Information provided:
◇ ◇ ◇
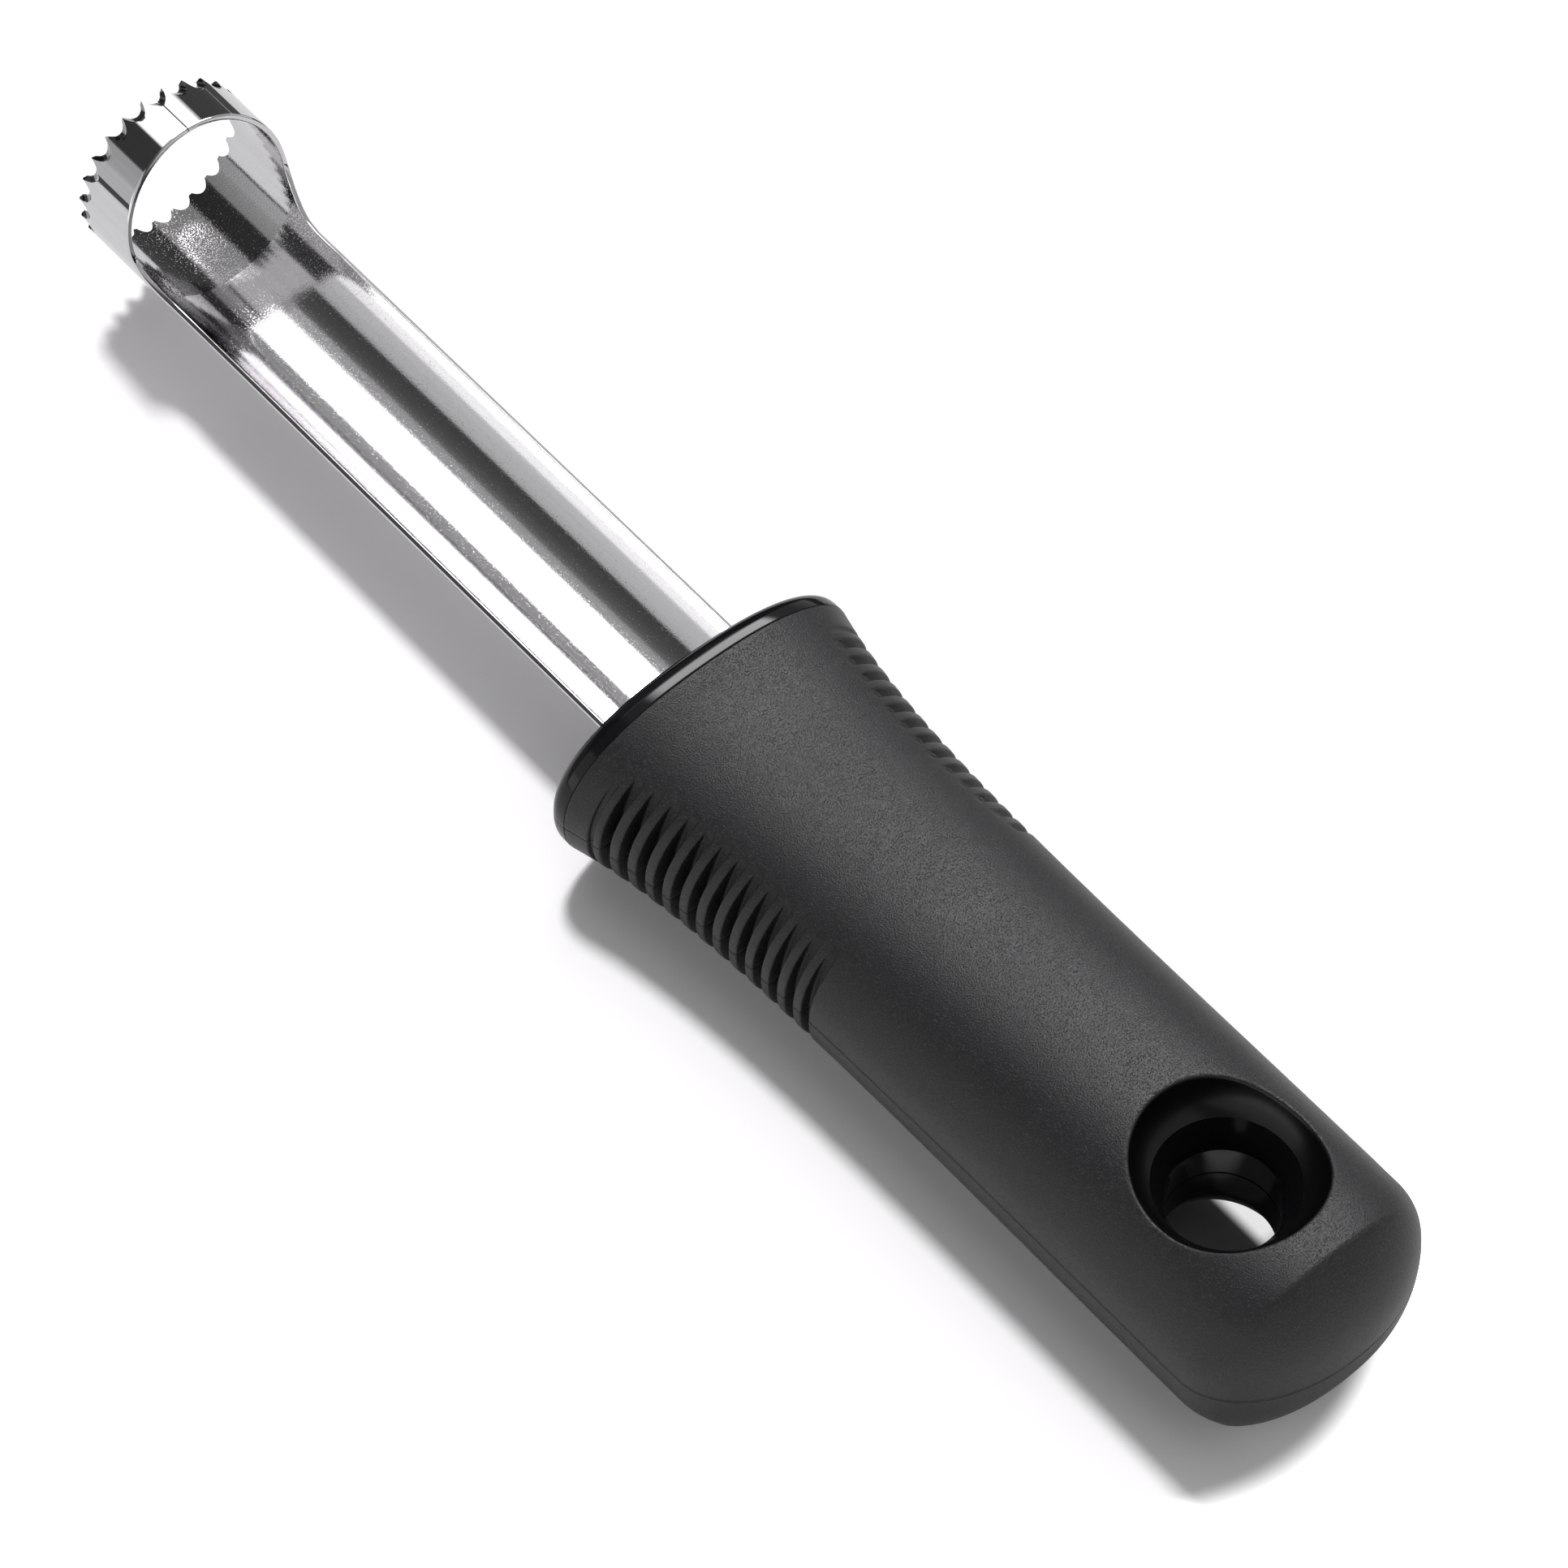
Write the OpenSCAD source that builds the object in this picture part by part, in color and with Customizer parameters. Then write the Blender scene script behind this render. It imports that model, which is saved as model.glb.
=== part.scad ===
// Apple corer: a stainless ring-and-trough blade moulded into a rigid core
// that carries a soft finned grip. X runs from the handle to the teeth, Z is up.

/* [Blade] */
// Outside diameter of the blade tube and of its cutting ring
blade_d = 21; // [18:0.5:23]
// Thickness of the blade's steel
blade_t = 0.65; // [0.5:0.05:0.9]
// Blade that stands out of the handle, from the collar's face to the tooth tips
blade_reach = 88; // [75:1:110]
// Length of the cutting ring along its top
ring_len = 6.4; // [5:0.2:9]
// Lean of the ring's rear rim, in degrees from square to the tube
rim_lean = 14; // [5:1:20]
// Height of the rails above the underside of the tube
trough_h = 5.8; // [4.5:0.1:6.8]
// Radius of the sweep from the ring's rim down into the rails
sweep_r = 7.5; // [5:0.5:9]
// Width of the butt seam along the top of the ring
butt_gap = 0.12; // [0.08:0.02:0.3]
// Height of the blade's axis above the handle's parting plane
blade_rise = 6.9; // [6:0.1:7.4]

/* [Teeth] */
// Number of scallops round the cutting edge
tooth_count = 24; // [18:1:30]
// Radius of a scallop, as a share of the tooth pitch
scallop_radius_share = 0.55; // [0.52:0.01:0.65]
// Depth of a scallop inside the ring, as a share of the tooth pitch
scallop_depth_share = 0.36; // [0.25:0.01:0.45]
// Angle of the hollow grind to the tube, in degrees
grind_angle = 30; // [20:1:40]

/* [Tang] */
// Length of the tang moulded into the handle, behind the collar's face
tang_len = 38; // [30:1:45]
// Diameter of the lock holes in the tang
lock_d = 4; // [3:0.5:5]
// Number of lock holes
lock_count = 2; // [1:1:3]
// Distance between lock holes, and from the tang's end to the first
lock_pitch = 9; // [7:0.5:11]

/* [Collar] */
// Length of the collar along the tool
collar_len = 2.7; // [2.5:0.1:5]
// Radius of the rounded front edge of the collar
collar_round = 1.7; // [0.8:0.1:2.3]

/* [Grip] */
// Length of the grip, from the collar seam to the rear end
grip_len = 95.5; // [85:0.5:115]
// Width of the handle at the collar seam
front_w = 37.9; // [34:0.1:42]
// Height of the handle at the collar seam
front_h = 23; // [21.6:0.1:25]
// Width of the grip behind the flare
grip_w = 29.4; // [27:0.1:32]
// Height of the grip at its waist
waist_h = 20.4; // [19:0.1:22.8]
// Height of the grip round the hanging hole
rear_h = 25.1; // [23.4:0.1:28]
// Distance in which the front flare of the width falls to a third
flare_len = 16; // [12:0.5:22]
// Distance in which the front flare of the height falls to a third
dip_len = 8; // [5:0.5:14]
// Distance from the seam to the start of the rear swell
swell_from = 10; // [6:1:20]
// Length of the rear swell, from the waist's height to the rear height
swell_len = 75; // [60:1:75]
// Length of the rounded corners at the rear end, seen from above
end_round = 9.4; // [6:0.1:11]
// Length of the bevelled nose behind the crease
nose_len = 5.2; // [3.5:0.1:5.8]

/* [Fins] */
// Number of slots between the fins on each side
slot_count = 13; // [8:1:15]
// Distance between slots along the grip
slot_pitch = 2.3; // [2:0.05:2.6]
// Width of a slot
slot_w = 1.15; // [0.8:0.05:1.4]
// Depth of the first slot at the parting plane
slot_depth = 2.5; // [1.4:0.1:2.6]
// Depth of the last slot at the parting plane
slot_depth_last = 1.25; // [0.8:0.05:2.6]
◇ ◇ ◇
What the task requires:
Write every line of the material above again, exactly.

Complete response:
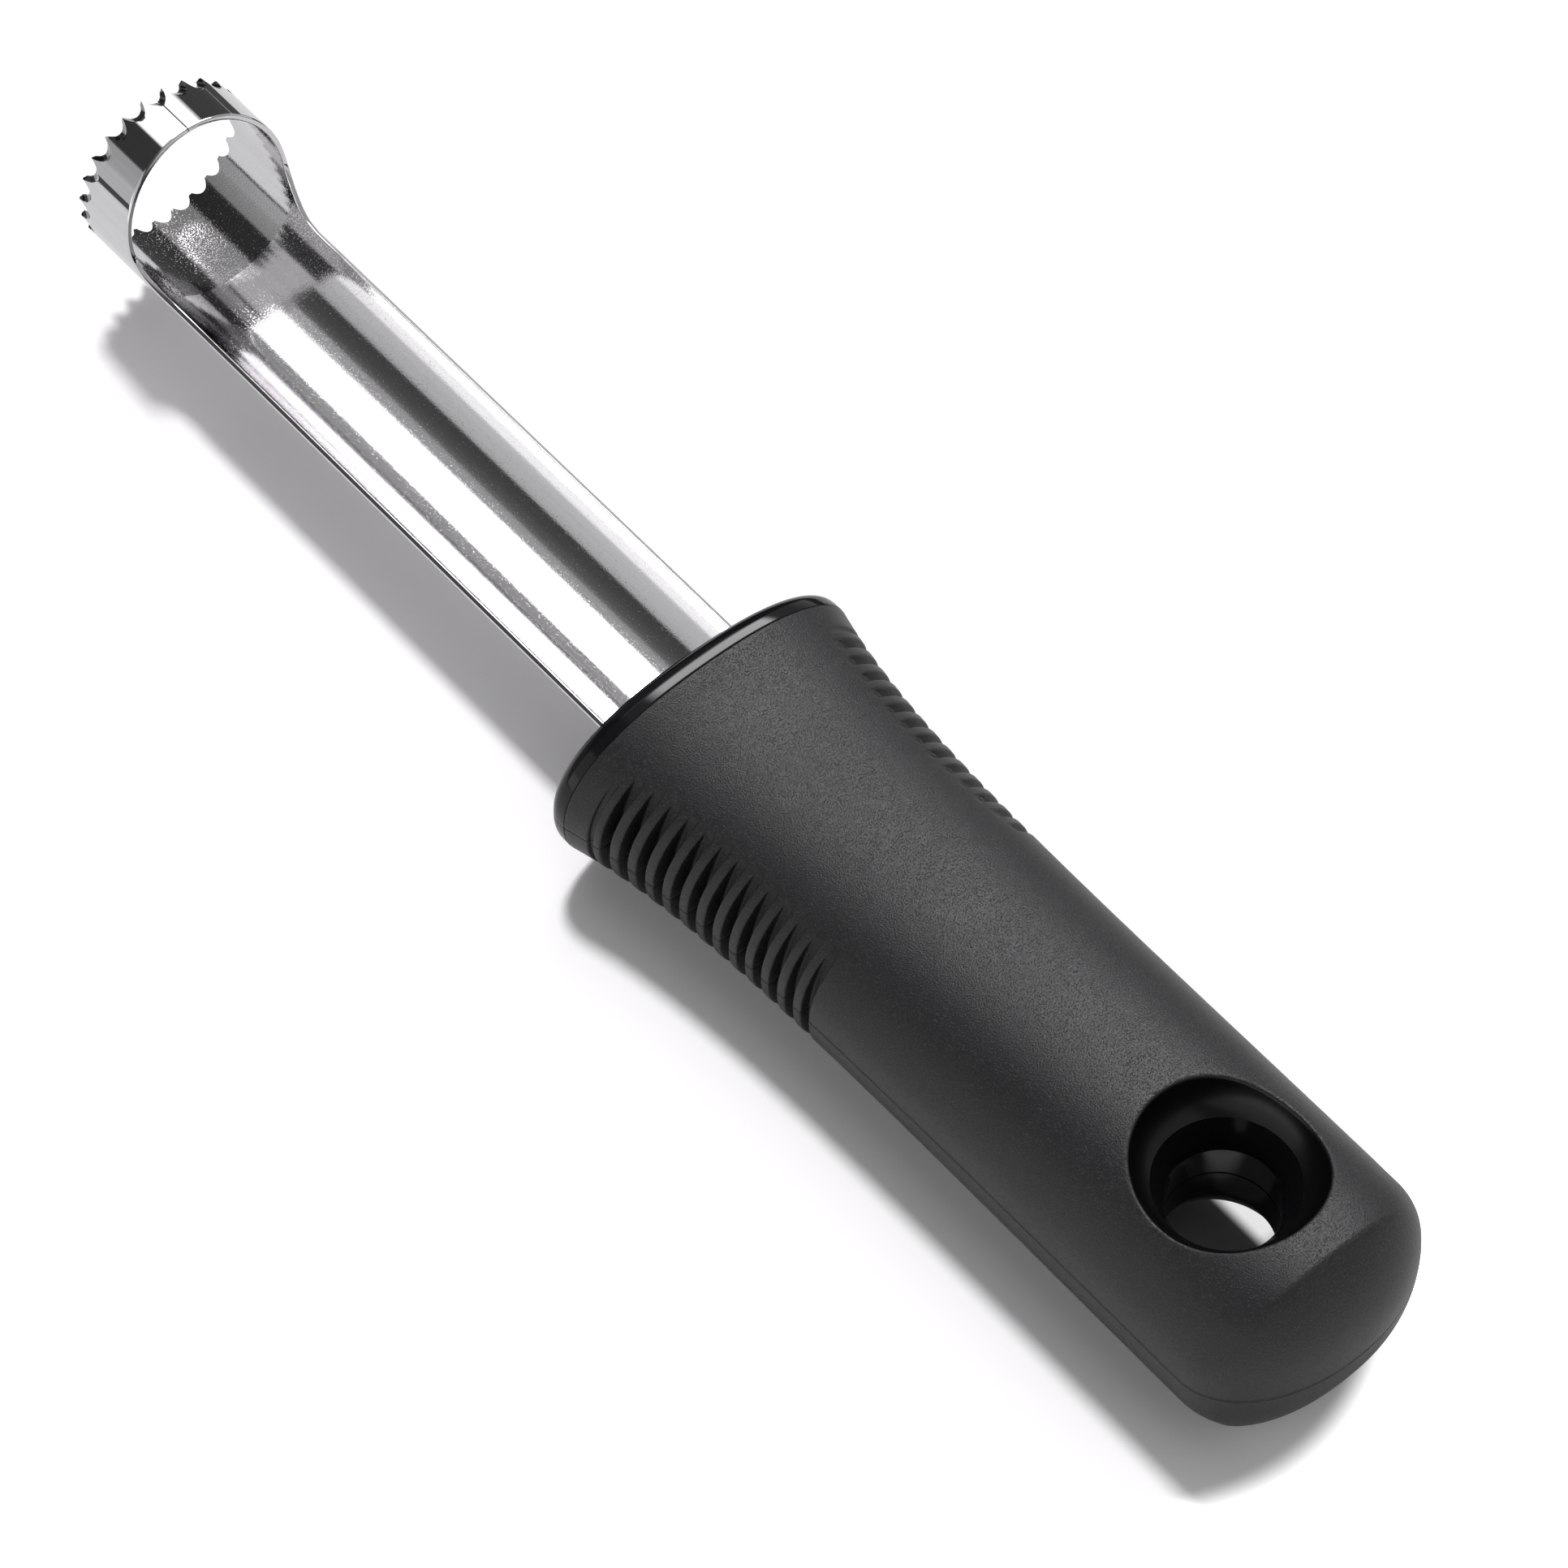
Write the OpenSCAD source that builds the object in this picture part by part, in color and with Customizer parameters. Then write the Blender scene script behind this render. It imports that model, which is saved as model.glb.
=== part.scad ===
// Apple corer: a stainless ring-and-trough blade moulded into a rigid core
// that carries a soft finned grip. X runs from the handle to the teeth, Z is up.

/* [Blade] */
// Outside diameter of the blade tube and of its cutting ring
blade_d = 21; // [18:0.5:23]
// Thickness of the blade's steel
blade_t = 0.65; // [0.5:0.05:0.9]
// Blade that stands out of the handle, from the collar's face to the tooth tips
blade_reach = 88; // [75:1:110]
// Length of the cutting ring along its top
ring_len = 6.4; // [5:0.2:9]
// Lean of the ring's rear rim, in degrees from square to the tube
rim_lean = 14; // [5:1:20]
// Height of the rails above the underside of the tube
trough_h = 5.8; // [4.5:0.1:6.8]
// Radius of the sweep from the ring's rim down into the rails
sweep_r = 7.5; // [5:0.5:9]
// Width of the butt seam along the top of the ring
butt_gap = 0.12; // [0.08:0.02:0.3]
// Height of the blade's axis above the handle's parting plane
blade_rise = 6.9; // [6:0.1:7.4]

/* [Teeth] */
// Number of scallops round the cutting edge
tooth_count = 24; // [18:1:30]
// Radius of a scallop, as a share of the tooth pitch
scallop_radius_share = 0.55; // [0.52:0.01:0.65]
// Depth of a scallop inside the ring, as a share of the tooth pitch
scallop_depth_share = 0.36; // [0.25:0.01:0.45]
// Angle of the hollow grind to the tube, in degrees
grind_angle = 30; // [20:1:40]

/* [Tang] */
// Length of the tang moulded into the handle, behind the collar's face
tang_len = 38; // [30:1:45]
// Diameter of the lock holes in the tang
lock_d = 4; // [3:0.5:5]
// Number of lock holes
lock_count = 2; // [1:1:3]
// Distance between lock holes, and from the tang's end to the first
lock_pitch = 9; // [7:0.5:11]

/* [Collar] */
// Length of the collar along the tool
collar_len = 2.7; // [2.5:0.1:5]
// Radius of the rounded front edge of the collar
collar_round = 1.7; // [0.8:0.1:2.3]

/* [Grip] */
// Length of the grip, from the collar seam to the rear end
grip_len = 95.5; // [85:0.5:115]
// Width of the handle at the collar seam
front_w = 37.9; // [34:0.1:42]
// Height of the handle at the collar seam
front_h = 23; // [21.6:0.1:25]
// Width of the grip behind the flare
grip_w = 29.4; // [27:0.1:32]
// Height of the grip at its waist
waist_h = 20.4; // [19:0.1:22.8]
// Height of the grip round the hanging hole
rear_h = 25.1; // [23.4:0.1:28]
// Distance in which the front flare of the width falls to a third
flare_len = 16; // [12:0.5:22]
// Distance in which the front flare of the height falls to a third
dip_len = 8; // [5:0.5:14]
// Distance from the seam to the start of the rear swell
swell_from = 10; // [6:1:20]
// Length of the rear swell, from the waist's height to the rear height
swell_len = 75; // [60:1:75]
// Length of the rounded corners at the rear end, seen from above
end_round = 9.4; // [6:0.1:11]
// Length of the bevelled nose behind the crease
nose_len = 5.2; // [3.5:0.1:5.8]

/* [Fins] */
// Number of slots between the fins on each side
slot_count = 13; // [8:1:15]
// Distance between slots along the grip
slot_pitch = 2.3; // [2:0.05:2.6]
// Width of a slot
slot_w = 1.15; // [0.8:0.05:1.4]
// Depth of the first slot at the parting plane
slot_depth = 2.5; // [1.4:0.1:2.6]
// Depth of the last slot at the parting plane
slot_depth_last = 1.25; // [0.8:0.05:2.6]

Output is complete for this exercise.